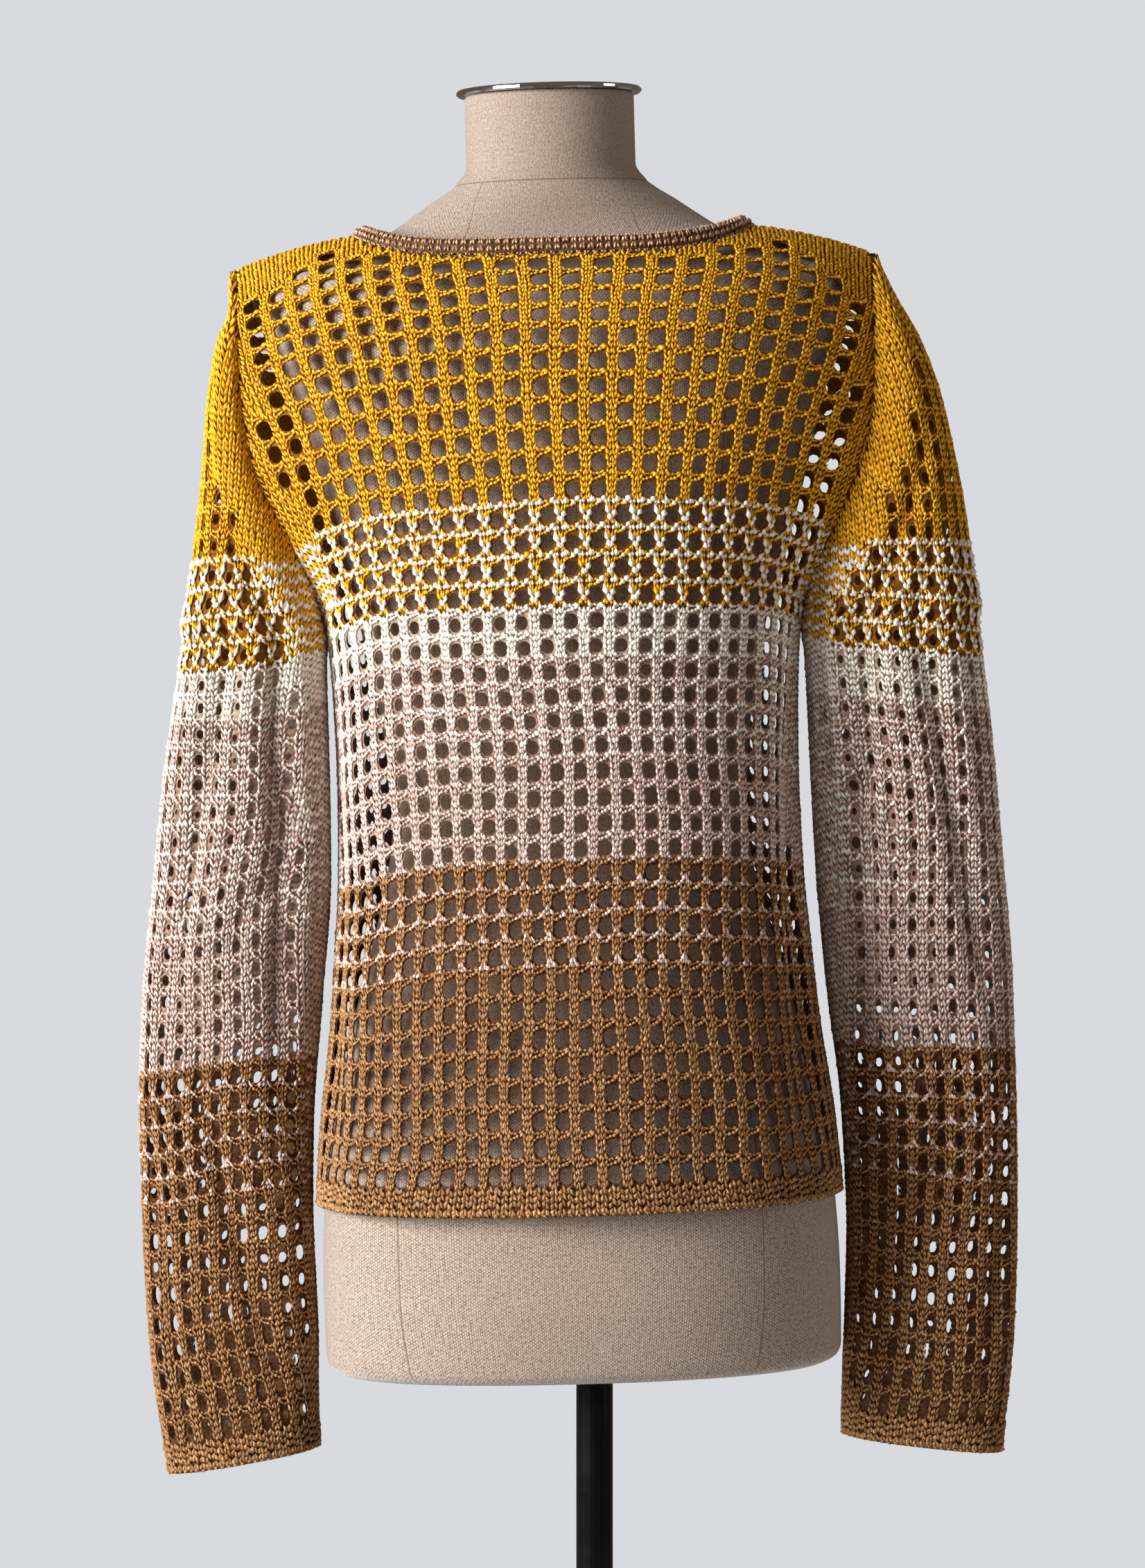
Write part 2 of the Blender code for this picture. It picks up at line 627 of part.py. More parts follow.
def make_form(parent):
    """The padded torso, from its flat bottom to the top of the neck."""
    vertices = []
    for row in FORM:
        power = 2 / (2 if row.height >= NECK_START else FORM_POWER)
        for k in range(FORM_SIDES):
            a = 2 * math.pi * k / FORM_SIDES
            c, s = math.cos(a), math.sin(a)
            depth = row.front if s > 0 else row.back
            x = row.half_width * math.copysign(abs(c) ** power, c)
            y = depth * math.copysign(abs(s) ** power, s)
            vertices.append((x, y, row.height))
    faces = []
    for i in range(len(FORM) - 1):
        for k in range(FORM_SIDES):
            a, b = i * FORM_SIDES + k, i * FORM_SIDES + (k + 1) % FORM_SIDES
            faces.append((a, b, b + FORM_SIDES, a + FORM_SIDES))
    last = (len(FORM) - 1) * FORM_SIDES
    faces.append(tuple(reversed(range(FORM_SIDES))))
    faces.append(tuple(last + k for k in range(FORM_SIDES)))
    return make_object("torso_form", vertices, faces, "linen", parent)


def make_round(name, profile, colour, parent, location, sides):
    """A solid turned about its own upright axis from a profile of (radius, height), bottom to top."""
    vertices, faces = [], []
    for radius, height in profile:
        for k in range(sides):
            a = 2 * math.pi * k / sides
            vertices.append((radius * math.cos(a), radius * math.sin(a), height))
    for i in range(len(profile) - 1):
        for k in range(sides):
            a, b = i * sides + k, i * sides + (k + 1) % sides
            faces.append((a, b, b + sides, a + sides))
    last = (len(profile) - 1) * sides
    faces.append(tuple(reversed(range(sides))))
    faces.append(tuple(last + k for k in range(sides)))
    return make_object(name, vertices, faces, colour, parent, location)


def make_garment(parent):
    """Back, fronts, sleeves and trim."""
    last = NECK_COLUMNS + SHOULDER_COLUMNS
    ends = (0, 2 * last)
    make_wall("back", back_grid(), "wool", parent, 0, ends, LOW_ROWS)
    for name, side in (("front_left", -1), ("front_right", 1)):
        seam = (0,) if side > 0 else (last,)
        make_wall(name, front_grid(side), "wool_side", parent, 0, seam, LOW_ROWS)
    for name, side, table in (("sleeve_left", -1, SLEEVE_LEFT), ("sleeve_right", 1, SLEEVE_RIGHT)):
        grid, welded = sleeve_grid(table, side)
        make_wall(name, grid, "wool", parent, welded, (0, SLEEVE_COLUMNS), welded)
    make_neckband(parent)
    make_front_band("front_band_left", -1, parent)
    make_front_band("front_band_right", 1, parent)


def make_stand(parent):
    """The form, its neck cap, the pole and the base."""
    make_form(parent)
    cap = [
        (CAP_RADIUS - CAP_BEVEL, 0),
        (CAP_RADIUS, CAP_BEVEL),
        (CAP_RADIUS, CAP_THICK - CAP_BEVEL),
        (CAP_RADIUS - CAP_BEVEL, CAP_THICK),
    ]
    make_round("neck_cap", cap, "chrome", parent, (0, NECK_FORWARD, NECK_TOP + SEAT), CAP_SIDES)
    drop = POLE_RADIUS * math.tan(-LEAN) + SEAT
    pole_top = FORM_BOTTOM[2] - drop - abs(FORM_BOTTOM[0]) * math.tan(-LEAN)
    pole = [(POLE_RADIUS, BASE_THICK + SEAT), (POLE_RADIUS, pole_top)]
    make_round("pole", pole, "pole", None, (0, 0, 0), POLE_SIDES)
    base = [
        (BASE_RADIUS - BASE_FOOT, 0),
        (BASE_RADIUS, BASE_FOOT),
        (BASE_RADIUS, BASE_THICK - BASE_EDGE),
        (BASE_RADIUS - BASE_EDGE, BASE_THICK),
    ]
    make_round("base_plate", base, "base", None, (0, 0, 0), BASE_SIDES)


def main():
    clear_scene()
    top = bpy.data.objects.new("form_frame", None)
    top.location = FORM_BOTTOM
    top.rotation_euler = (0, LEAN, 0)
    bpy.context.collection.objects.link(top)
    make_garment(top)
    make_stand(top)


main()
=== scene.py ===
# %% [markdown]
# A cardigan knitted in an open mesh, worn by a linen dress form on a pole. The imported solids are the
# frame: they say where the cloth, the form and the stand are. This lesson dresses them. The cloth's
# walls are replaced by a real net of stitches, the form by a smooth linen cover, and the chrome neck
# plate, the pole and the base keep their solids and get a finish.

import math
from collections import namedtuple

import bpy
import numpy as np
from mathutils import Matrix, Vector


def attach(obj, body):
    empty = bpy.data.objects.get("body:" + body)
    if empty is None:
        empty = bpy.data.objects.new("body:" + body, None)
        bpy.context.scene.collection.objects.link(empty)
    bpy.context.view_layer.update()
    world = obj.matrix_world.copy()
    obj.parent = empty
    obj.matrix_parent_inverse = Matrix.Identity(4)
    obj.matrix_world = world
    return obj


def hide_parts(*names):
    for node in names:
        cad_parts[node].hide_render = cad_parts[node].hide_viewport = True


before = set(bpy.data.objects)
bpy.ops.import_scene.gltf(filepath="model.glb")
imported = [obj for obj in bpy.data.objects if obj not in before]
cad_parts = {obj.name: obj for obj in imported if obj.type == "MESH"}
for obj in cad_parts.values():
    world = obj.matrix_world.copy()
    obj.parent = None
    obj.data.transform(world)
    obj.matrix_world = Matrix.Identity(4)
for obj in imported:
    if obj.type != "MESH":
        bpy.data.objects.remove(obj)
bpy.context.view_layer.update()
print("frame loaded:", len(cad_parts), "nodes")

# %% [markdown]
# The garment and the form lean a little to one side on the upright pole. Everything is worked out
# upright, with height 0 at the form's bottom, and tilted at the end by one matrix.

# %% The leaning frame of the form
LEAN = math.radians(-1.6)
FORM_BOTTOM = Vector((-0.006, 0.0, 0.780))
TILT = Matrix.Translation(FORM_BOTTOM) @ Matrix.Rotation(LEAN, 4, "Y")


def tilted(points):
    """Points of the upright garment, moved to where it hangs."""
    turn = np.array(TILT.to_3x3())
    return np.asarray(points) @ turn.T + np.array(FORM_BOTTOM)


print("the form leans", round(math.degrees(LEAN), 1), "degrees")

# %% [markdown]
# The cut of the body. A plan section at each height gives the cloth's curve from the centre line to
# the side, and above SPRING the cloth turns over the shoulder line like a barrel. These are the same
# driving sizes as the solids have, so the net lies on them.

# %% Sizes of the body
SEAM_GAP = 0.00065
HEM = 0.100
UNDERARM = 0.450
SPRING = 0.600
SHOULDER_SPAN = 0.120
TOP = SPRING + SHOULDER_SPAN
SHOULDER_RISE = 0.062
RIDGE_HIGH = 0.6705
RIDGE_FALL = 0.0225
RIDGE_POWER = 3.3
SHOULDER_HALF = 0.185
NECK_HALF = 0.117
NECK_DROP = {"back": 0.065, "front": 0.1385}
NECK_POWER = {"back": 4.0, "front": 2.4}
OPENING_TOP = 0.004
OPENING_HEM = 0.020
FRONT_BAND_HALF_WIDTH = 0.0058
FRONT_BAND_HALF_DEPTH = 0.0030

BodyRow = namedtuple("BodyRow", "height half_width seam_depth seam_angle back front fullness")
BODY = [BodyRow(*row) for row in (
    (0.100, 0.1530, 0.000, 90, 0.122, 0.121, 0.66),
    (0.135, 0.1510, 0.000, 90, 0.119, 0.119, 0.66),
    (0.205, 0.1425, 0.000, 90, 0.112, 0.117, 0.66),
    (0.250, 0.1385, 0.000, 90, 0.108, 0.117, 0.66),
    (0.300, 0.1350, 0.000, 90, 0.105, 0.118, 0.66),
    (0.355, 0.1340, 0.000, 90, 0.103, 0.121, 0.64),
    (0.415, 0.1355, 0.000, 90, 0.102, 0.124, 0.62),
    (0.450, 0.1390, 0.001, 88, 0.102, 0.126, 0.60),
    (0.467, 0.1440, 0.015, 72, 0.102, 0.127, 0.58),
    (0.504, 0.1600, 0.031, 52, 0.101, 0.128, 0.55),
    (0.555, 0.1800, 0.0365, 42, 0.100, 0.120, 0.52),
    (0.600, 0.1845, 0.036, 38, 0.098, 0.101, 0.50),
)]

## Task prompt
From the line that contains "pole = [(POLE_RADIUS, BASE_THICK" through the line that contains "obj.matrix_world = world", reproduce every line exactly, both end lines included.

## Output for this exercise
    pole = [(POLE_RADIUS, BASE_THICK + SEAT), (POLE_RADIUS, pole_top)]
    make_round("pole", pole, "pole", None, (0, 0, 0), POLE_SIDES)
    base = [
        (BASE_RADIUS - BASE_FOOT, 0),
        (BASE_RADIUS, BASE_FOOT),
        (BASE_RADIUS, BASE_THICK - BASE_EDGE),
        (BASE_RADIUS - BASE_EDGE, BASE_THICK),
    ]
    make_round("base_plate", base, "base", None, (0, 0, 0), BASE_SIDES)


def main():
    clear_scene()
    top = bpy.data.objects.new("form_frame", None)
    top.location = FORM_BOTTOM
    top.rotation_euler = (0, LEAN, 0)
    bpy.context.collection.objects.link(top)
    make_garment(top)
    make_stand(top)


main()
=== scene.py ===
# %% [markdown]
# A cardigan knitted in an open mesh, worn by a linen dress form on a pole. The imported solids are the
# frame: they say where the cloth, the form and the stand are. This lesson dresses them. The cloth's
# walls are replaced by a real net of stitches, the form by a smooth linen cover, and the chrome neck
# plate, the pole and the base keep their solids and get a finish.

import math
from collections import namedtuple

import bpy
import numpy as np
from mathutils import Matrix, Vector


def attach(obj, body):
    empty = bpy.data.objects.get("body:" + body)
    if empty is None:
        empty = bpy.data.objects.new("body:" + body, None)
        bpy.context.scene.collection.objects.link(empty)
    bpy.context.view_layer.update()
    world = obj.matrix_world.copy()
    obj.parent = empty
    obj.matrix_parent_inverse = Matrix.Identity(4)
    obj.matrix_world = world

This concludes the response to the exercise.